Одна врала, другая не разобрала, третья по-своему переврала.
Кто повторяет чужие слова, тот повторяет ложь. Сомалийская пословица Бывает, что искажение истины происходит не по вине источника информации, а в процессе ее передачи, то есть источником обмана служит сам канал передачи сообщения. Условно можно выделить два наиболее часто встречающихся канала: вербальный, при помощи слов и второй сигнальной системы, и невербальный, к которому относятся жесты, мимика и позы.

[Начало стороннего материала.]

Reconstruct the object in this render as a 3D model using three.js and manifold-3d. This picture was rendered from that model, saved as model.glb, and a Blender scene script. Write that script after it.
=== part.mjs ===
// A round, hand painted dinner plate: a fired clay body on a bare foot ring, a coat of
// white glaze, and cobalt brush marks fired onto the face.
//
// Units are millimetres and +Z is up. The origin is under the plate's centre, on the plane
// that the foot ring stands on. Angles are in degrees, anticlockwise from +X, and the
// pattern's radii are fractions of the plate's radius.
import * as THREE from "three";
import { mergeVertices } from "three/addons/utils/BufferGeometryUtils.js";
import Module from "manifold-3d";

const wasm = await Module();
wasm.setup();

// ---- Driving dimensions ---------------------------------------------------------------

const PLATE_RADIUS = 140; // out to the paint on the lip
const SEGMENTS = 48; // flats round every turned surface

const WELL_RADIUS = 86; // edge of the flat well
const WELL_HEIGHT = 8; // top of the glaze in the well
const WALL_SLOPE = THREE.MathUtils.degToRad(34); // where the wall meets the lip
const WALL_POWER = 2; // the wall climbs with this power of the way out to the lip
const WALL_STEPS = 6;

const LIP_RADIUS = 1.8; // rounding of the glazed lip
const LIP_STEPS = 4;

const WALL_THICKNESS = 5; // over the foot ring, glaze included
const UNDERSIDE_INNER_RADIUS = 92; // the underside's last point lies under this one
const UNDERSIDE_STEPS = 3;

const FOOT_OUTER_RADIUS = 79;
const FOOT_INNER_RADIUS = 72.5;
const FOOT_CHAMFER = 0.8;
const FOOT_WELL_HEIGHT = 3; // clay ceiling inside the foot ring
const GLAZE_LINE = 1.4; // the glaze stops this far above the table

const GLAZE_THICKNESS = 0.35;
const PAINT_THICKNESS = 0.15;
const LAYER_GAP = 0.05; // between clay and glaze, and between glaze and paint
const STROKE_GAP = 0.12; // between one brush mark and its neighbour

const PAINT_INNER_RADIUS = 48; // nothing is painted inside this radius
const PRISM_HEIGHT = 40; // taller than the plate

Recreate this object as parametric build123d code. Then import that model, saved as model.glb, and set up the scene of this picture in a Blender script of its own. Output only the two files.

Люди редко задумываются, насколько часто причиной непонимания нами друг друга служат ошибки или погрешности, возникающие при передаче сообщения. Неверно понятое слово, неправильно истолкованный жест могут в корне изменить наше представление о сути дела, а в результате ложь может быть принята за правду, а реальные события кажутся неправдоподобными.
Владимир Курбатов писал по этому поводу:
«На пути взаимопонимания нет прямой дороги. Здесь не все говорится открытым текстом. Напротив, дорога эта изобилует тупиками, петлями, ложными путями различных бессмыслиц, западнями и ловушками приемов и уловок, пугалами угроз».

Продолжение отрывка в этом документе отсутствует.